Connection created -> Websocket connecting to database -> Closing unhealthy connection after timeout -> Closing realtime connection -> Shutting down all connections -> Websocket is being closed -> Websocket connection was disconnected.
The culprit to our strange network issue turned out to be the minimum ports per VM on our Cloud NAT gateway. Initially, Cloud NAT was ruled out as an obvious issue since we erroneously assumed having Stackdriver logging on would surface any errors to the Error Reporting console. We also falsely assumed that the NAT gateway will autoscale and manage the settings on its own.
But when we clicked on the Stackdriver logs, we saw a barrage of
allocation_status: "DROPPED" to a Google IP (Firebase). Since we were using the default settings when we provisioned the NAT via Terraform, the minimum ports per VM instance were just 64 when we were attempting to make far greater connections to Firebase.
Each Cloud NAT IP allows up to 64000 ports to be opened (2¹⁶-1 available ports minus reserved IPs), and minimum ports per VM determines how many VMs the NAT gateway can support. So the default setting allows 64000/64 = 1000 VMs, but each pod inside the nodes can only use 64 TCP connections to different IP addresses. As we were nowhere close to using 1000 GKE nodes, we could adjust the minimum ports setting to a higher value.

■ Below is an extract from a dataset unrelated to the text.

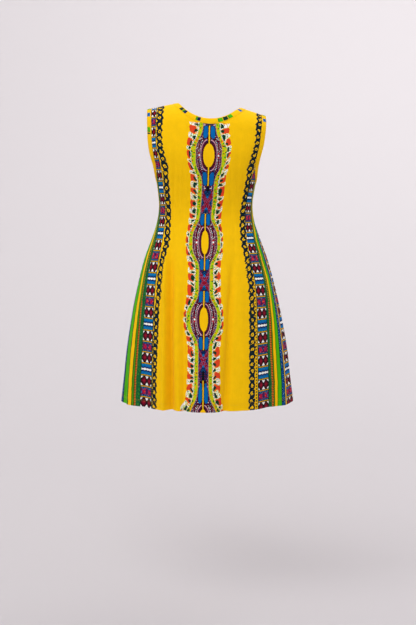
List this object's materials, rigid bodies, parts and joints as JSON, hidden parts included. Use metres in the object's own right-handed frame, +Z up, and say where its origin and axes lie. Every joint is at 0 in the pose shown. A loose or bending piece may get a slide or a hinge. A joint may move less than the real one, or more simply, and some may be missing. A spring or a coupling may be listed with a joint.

Immediately after raising the minimum ports per VM, P99 duration dropped to 100–200ms, and ECONNRESETS disappeared 🎉🎉🎉
Previously, we were not running into this issue as we had a single Firebase database instance (one IP addresses). After sharding though, we now had n-IP addresses that each server was potentially accessing to fetch data. Our APM tool also caused us to export data to an external source, consuming more available ports.
To networking experts, our mistake may seem silly. It should have been obvious to check out the status of the NAT gateway in the first place. However, because we investigated Kubernetes and Firebase issues first, we learned a ton about networking within Kubernetes, found and fixed known connection issues using services, and became familiar with debugging tools on Firebase.
Some key takeaways:
- Kubernetes 1.14 or below has an inherent networking issue that is caused by invalid packets being forwarded to pods, causing intermittent connection resets under high load.
- Firebase has a relatively unknown option to enable debug logging to surface more information.
- StackDriver’s Error Reporting tool does not include error logs from some managed services (in our case, Cloud NAT). Users are responsible for monitoring those logs.
- Cloud NAT’s default setting for minimum ports per VM instance may be too low for high traffic applications requiring external internet access. Until Google fully integrates Firebase to GCP or provides a private connector, calls to Firebase is treated as external traffic.